A. Omission of Comparative Financial Statements included in an SEC Filing for S-X Rule 3-09 purposes
A foreign private issuer (“FPI”) (that does not qualify as an Emerging Growth Company (“EGC”)) with a December 31 year-end plans to submit a draft registration statement to conduct an Initial Public Offering (“IPO”) in May 2019. The registrant acquired an equity method investment (i.e., a foreign business using IFRS, but not considered a first-time adopter) in mid-April 2018, where the investment met the income significance test under Rule 3-09 of Regulation S-X (“S-X 3-09”) (greater than 20%) in 2018. For purposes of this example, the evaluation under Rule 3-05 of Regulation S-X (“S-X 3-05”) did not result in any requirement to present the investee’s financial statements for any period.
Financial Reporting Manual (“FRM”) 2405.4 states that “for purposes of S-X 3-09, the investee’s separate annual financial statements should only depict the period of the fiscal year in which it was accounted for by the equity method.” As a result, separate audited financial statements of the investee for the period from mid-April 2018 to December 31, 2018 (stub period) are required.
SX Rule 3-09 requires the presentation of the 2018 stub period, and does not permit the presentation of the comparative period prior to the date it was acquired and accounted for under the equity method. The presentation of financial statements without a comparative period would not comply with paragraph 38 of IAS 1. The Task Force asked the staff whether they would object to an audit report containing a qualified opinion with respect to the lack of comparative information similar to that as discussed in Appendix A. An example of the qualification is presented below:
Reference to IAS 1
As discussed in Note [X], the accompanying [consolidated] financial statements are  not  presented  in   accordance  with   International   Accounting   Standard  1, Presentation of Financial Statements, as they do not include comparative figures, which constitute a departure from International Financial Reporting Standards as issued by the International Accounting Standards Board
The staff indicated that they would not object to the inclusion of an audit report containing a qualified opinion with respect to the lack of comparative information in the S-X 3-09 financial statements described above.

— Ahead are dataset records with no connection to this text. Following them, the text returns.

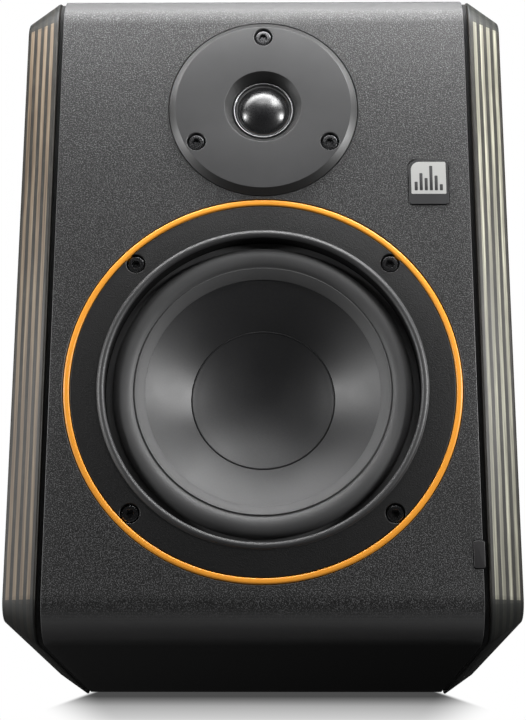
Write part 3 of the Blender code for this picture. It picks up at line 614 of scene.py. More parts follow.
def side_ring(x, outline):
    """A side view's (depth, height) points, set at an x value."""
    return [Vector((x, FRONT + depth, height)) for depth, height in outline]


def make_wrap():
    """Baffle, top and underside bent from one skin, with its rebates and pockets."""
    corner = 18 * MM
    arris = 0.3 * MM
    half = WRAP_HIGH.x
    steps = 4
    ends = []
    for step in range(steps + 1):
        angle = math.radians(90 * step / steps)
        ends.append((arris * (1 - math.sin(angle)), half - arris * (1 - math.cos(angle))))
    sections = [(inset, -x) for inset, x in ends] + [(inset, x) for inset, x in reversed(ends)]
    rings = [side_ring(x, wrap_outline(inset, corner)) for inset, x in sections]
    wrap = loft("cabinet_wrap_skin", rings, LOOKS["textured_black"])

    woofer = centre_of("woofer_trim_ring")
    tweeter = centre_of("tweeter_faceplate")
    through = (0, 16)
    bore(wrap, woofer, measures("woofer_trim_ring")[0] + 0.35, (0, 5.3), FINE, flare=0.15)
    bore(wrap, woofer, 66.0, through, FINE)
    bore(wrap, tweeter, measures("tweeter_faceplate")[0] + 0.3, (0, 2.0), FINE, flare=0.2)
    bore(wrap, tweeter, 28.0, through, MIDDLE)
    clearance = 0.3 * MM
    for node, depth, radius in (("badge", 0.6, 2.4), ("status_window", 3.3, 0.9)):
        combine(wrap, slab_on("pocket", node, radius * MM, CUT_EDGE, None, clearance,
                              (FRONT - 2 * MM, FRONT + depth * MM)))
    stand_for(wrap, "cabinet_wrap")


def panel_outline(inset):
    """Side view of a panel as (depth, height), moved in by an inset."""
    low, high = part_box("right_side_panel")
    depth = high.y - low.y
    front = max(18 * MM - inset, 1.5 * MM)
    rear = max(6 * MM - inset * 0.4, 1.5 * MM)
    near, far = inset, depth - inset
    bottom, top = inset, HEIGHT - inset
    steps = 14
    points = arc((near + front, bottom + front), front, 180, 270, steps)
    points += arc((far - rear, bottom + rear), rear, 270, 360, steps)
    points += arc((far - rear, top - rear), rear, 0, 90, steps)
    points += arc((near + front, top - front), front, 90, 180, steps)
    return points


def make_side_panels():
    """Both plywood panels, with the broad bevel and softened arrises."""
    low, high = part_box("right_side_panel")
    bevel = 9.8
    inner = low.x / MM
    outer = high.x / MM
    edge = [(inner, bevel + 4, 0), (inner, 0, 0.7), (outer, bevel, 1.6), (outer, bevel + 4, 0)]
    profile = fillet(edge, closed=False, steps=5)
    for side, name in ((-1, "left_side_panel"), (1, "right_side_panel")):
        rings = [side_ring(side * x * MM, panel_outline(inset * MM)) for x, inset in profile]
        stand_for(loft(name + "_wood", rings, LOOKS["plywood"]), name)


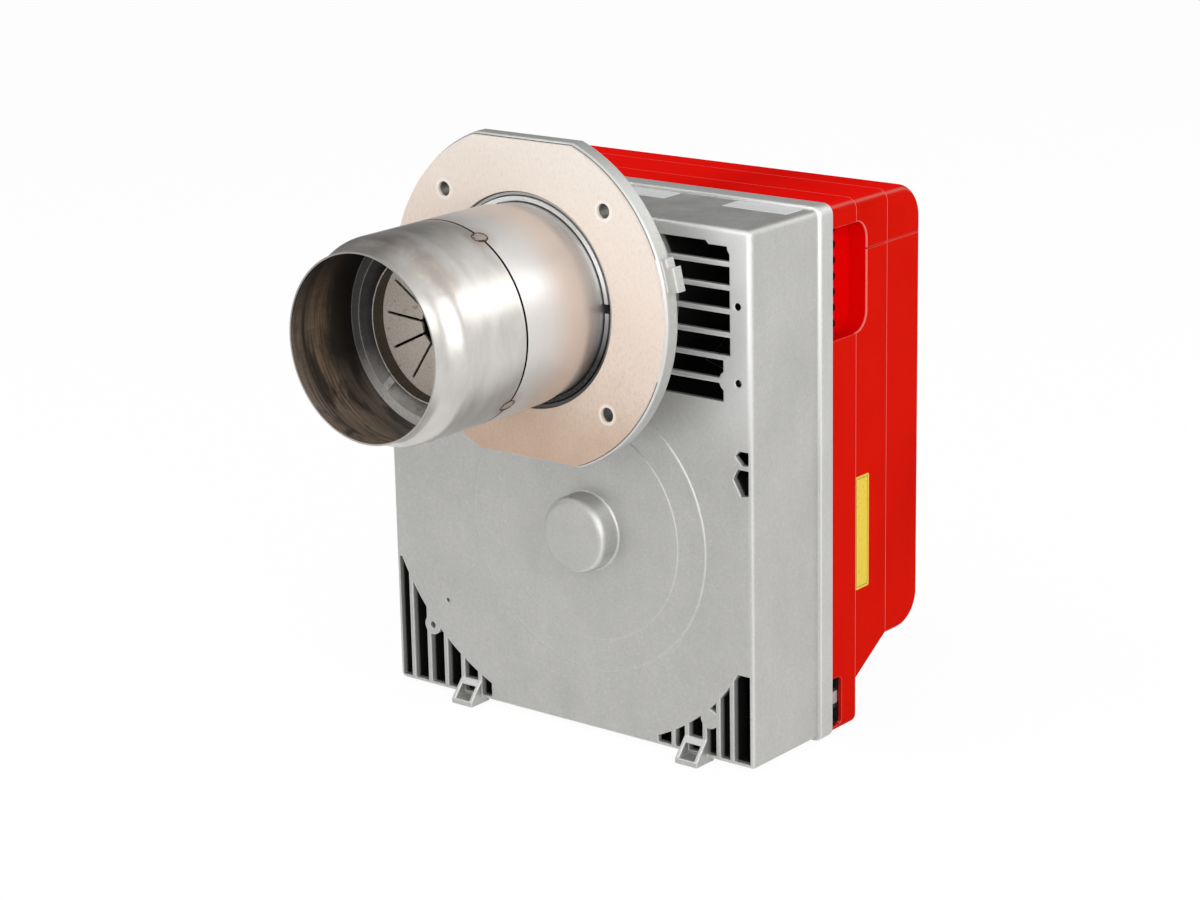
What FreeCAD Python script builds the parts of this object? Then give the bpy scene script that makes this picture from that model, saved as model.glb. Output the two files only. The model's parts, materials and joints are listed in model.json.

B. Reporting on a Statement of Assets Acquired and Liabilities Assumed and Revenue and Direct Expenses of a segment of a business or a product line acquired (i.e., abbreviated financial statements)
In certain circumstances abbreviated financial statements may be used to satisfy the requirements of S-X 3-05 in lieu of full carve-out financial statements and are tailored to the informational needs determined by the SEC, based on compliance with SEC requirements or practices. In addition, the basis of presentation note would include:
  • A statement describing the regulatory purpose of such financial statements
  • A statement that they are not intended to represent a complete presentation of the financial position or results of operations and the related footnotes of the acquired business
  • A statement that the financial statements are prepared on a basis that is “in accordance with IFRS as issued by the IASB relevant to such financial statements”
  • A description of the basis for determining the assets and liabilities to be included
  • An explanation as to why a complete set of financial statements is not available and cannot be prepared
  • A statement that the financial statements have been derived from the accounting records of the entity from which it was acquired and
  • Additional disclosures necessary to understanding the abbreviated financial statements
The Task Force asked the staff if they would object to an audit report that includes the following:
  • A statement describing the regulatory purpose of such financial statements
  • A statement that they are not intended to represent a complete presentation of the financial position or results of operations of the acquired business
  • A statement that the financial statements are prepared on a basis that is “in accordance with IFRS as issued by the IASB relevant to such financial statements”
The staff indicated that they would not object to the approach outlined in the bullets above for those circumstances where the staff did not object to the use of abbreviated financial statements prepared using IFRS to satisfy S-X 3-05. Refer to Appendix B for a Report example and related Basis of Presentation Note example.
C. Omission of Balance Sheet of Financial Statements included in an SEC filing for S-X 3-05 purposes
Generally, in an IPO, the SEC has accepted a combination of pre and post-acquisition financial statements of an acquired business to satisfy the requirements under S-X 3-05 provided there are no gaps in audited periods. In such cases, the pre-acquisition financial statements are generally not required to include the balance sheet at the date of acquisition.
Example:
Registrant A acquires Business B on September 1, 20X1. Business B is significant to A at the 20-40% level and therefore, audited financial statements for only the most recent fiscal year are required. Registrant A is required to include audited financial statements for the years ended 20X0 and 20X1 (assume EGC IPO of common equity securities) in its Form F-1.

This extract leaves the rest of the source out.